All this might have gone into the history books as just another tumultuous marriage among the aristocracy, but for the events of August 17, 1847.  Duke Theo and Duchess Fanny had travelled to their Paris home. On this morning, the staff awoke to sounds of a struggle and they discovered Fanny dead. The logical suspect was her husband. Fanny had been stabbed and bludgeoned. The duke was in the house, armed with a pistol.

His version of events was that an intruder came into the home, attacked his wife and he tried to repel him. He showed signs of a fight, but could not explain anything more about the intruder. A servant said she witnessed the duke washing blood from his hands.

The police arrested the duke, and he awaited trial in a special court that handled matters involving royalty. Henriette, meanwhile, was swept up in the affair. Police arrested her and charged her with being involved in some way in the crime.

Theo faced limited choices. He could confess, he could stand by his story or he could blame Henriette. Instead, he chose option 4: Suicide. He went to the grave declaring is innocence. With no husband to prosecute and no evidence against Henriette, the police dropped the case.

France, in 1847, was in the midst of a financial crisis. Wealth had been accumulating at the top of society for decades, while poverty was rampant. This double standard, the critics said, extended beyond money and into the justice system. Some suggested the duke had been allowed to swallow poison to avoid disgrace to the royal families of France. Still others insisted that he hadn’t died at all. He had been allowed to slip away.

In 1848, France’s King Louis Philippe I faced a full-on revolt. Aware that there was precedent for the French citizenry dealing roughly with its royal class, Louis quickly abdicated his thrown – handing it to his nine-year-old grandson. The boy, showing he was every bit as smart as his grandfather, fled the country as well, setting the stage for the rise of Napoleon III.

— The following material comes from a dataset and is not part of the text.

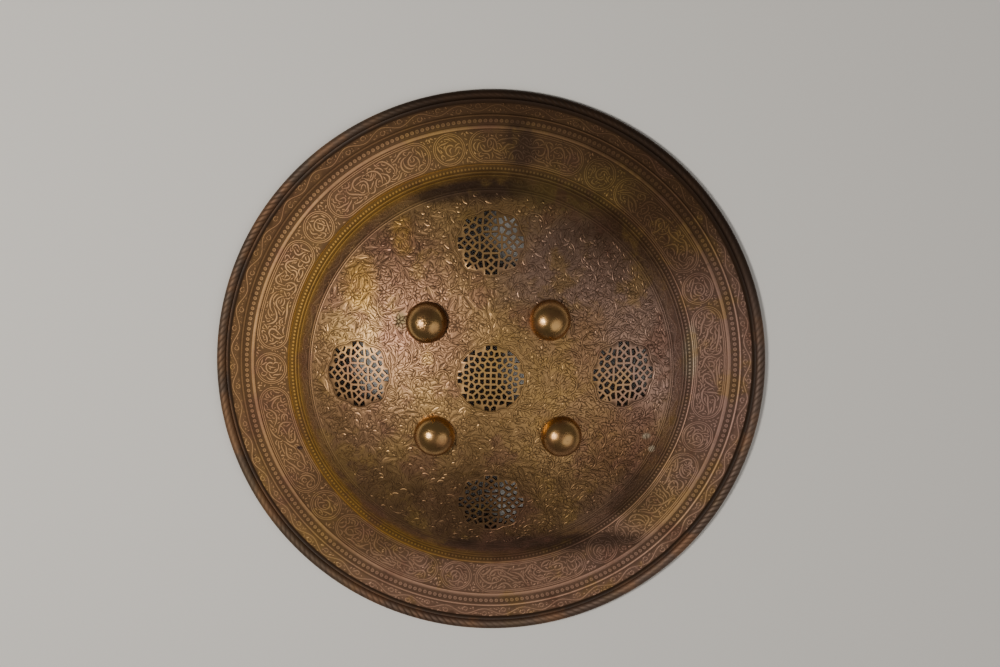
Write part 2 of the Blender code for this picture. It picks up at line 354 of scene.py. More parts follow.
class Relief:
    """The points, lifts, tones and outline edges of one stretch of the sheet's front.

    A tone is 0 in a dark engraved line and 1 on a worn top.
    """

    def __init__(self, ground, base_lift=0.0, base_tone=0.3, height=RELIEF_HEIGHT):
        self.ground = ground
        self.height = height
        self.base_lift = base_lift
        self.base_tone = base_tone
        self.points = []
        self.lifts = []
        self.tones = []
        self.edges = []

    def outline(self, points, lift, tone, closed=True):
        first = len(self.points)
        count = len(points)
        self.points += points
        self.lifts += np.broadcast_to(lift, count).tolist()
        self.tones += [tone] * count
        self.edges += [(first + i, first + i + 1) for i in range(count - 1)]
        if closed:
            self.edges.append((first + count - 1, first))
        return range(first, first + count)

    def point(self, x, y, lift, tone):
        self.points.append((x, y))
        self.lifts.append(lift)
        self.tones.append(tone)

    def raised(self, top, base, lift):
        self.outline(top, lift, 1.0)
        self.outline(base, self.base_lift, self.base_tone)
        self.ground.take(base)

    def leaf(self, root, heading, length, width, bend=0.0, shape=LEAF):
        """One raised leaf, tipped a little to one side, with a soft crest or a cut midrib."""
        guard = leaf_outline(root, heading, length, width, bend, shape, BEVEL + CLEAR)
        if not self.ground.is_free(guard):
            return
        tip = RANDOM.uniform(-LEAF_TILT, LEAF_TILT) * width
        self.raised(
            leaf_outline(root, heading, length, width, bend, shape),
            leaf_outline(root, heading, length, width, bend, shape, BEVEL),
            self.height + tip * signed_breadths(shape),
        )
        if width > MIDRIB_FROM:
            shares, rise, tone = (0.2, 0.5, 0.8), -self.height, 0.35
        else:
            shares, rise, tone = (0.34, 0.68), CREST_HEIGHT, 1.0
        crest = [along_arc(root, heading, length, bend, length * share)[:2] for share in shares]
        self.outline(crest, self.height + rise, tone, closed=False)

    def stem(self, points, widths):
        """An open raised line of these widths, if its place is free."""
        widths = np.asarray(widths, float)
        guard_left, guard_right = path_sides(points, widths + 2 * (BEVEL + CLEAR), False)
        if not self.ground.is_free(guard_left + guard_right[::-1]):
            return False
        left, right = path_sides(points, widths, False)
        base_left, base_right = path_sides(points, widths + 2 * BEVEL, False)
        self.raised(left + right[::-1], base_left + base_right[::-1], self.height)
        return True

    def closed_line(self, points, width=LINE_WIDTH):
        """A raised line round a closed outline, whatever already stands there."""
        same = np.full(len(points), width)
        for grow, height, tone in ((0.0, self.height, 1.0), (2 * BEVEL, self.base_lift, self.base_tone)):
            left, right = path_sides(points, same + grow, True)
            self.outline(left, height, tone)
            self.outline(right, height, tone)
        self.ground.take_line(points, width / 2 + BEVEL + CLEAR / 2)

    def ring(self, heights):
        """Whole circles about the middle: triples of a radius, a lift and a tone."""
        for radius, lift, tone in heights:
            self.outline(circle(radius, CIRCLE_POINTS), lift, tone)

    def ridge(self, inner, width, shoulder, shoulder_lift):
        """A raised ring of the sheet that starts at this inner radius."""
        self.ring(
            (
                (inner, 0.0, 0.2),
                (inner + shoulder, shoulder_lift, 0.8),
                (inner + width / 2, RIDGE_HEIGHT, 1.0),
                (inner + width - shoulder, shoulder_lift, 0.8),
                (inner + width, 0.0, 0.2),
            )
        )

    def ring_line(self, radius, width, lift):
        """A raised line of this width all round the shield."""
        half = width / 2
        self.ring(
            (
                (radius - half - BEVEL, 0.0, self.base_tone),
                (radius - half, lift, 1.0),
                (radius + half, lift, 1.0),
                (radius + half + BEVEL, 0.0, self.base_tone),
            )
        )

    def bead(self, x, y, radius, lift, centre_tone):
        """A small raised disc with a soft middle, ringed by a dark line."""
        self.outline(circle(radius, BEAD_SIDES, x, y), lift, 0.95)
        self.outline(circle(radius + BEVEL, BEAD_SIDES, x, y), self.base_lift, 0.15)
        self.outline(circle(radius * 0.45, 6, x, y), lift * 0.7, centre_tone)
        self.point(x, y, lift * 0.5, centre_tone)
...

But what of the nanny Henriette? She met a young minister from Stockbridge, Mass. Henry Martyn Field was nine years younger than Henriette. He came from an accomplished family of four brothers, all of whom would distinguish themselves in law or business. Henry was a writer and editor, as well as a respected minister.

He took a liking to Henriette. Henry had travelled in France in 1847 and 1848, and was delighted by the country. After Henriette migrated to New York, in wake of the scandal, she became a school teacher and the couple would marry in 1851. They divided their time between New York and East Springfield and Stockbridge, Mass. By all accounts they had a happy marriage and a respected place in society.

Henry remarried following Henriette’s death in 1875. And the story of Henriette’s harrowing Paris life might have faded into history, but for Henry’s great niece, Rachel Field.

Rachel was a writer. She wrote successful children’s books and plays, as well as adult fiction. She loved New England, and her first novel, Time Out of Mind, told the story of a Maine village that was wrestling with decline as the age of sail gave way to modern shipping.

For the second novel, in 1938, she chose to update and retell Henriette’s tale under the title, All This and Heaven, Too. The novel was a best seller and established Rachel as a national author. Though airing the family’s dirty laundry raised some eyebrows, it paved the way for her continued writing success.

In 1940, All This and Heaven, Too was made into a film starring Bette Davis. It was nominated for the Academy Award for Best Picture, but lost. Critics faulted it for being over-long at 141 minutes. Today the film has an 83 percent positive rating at movie rating site Rotten Tomatoes.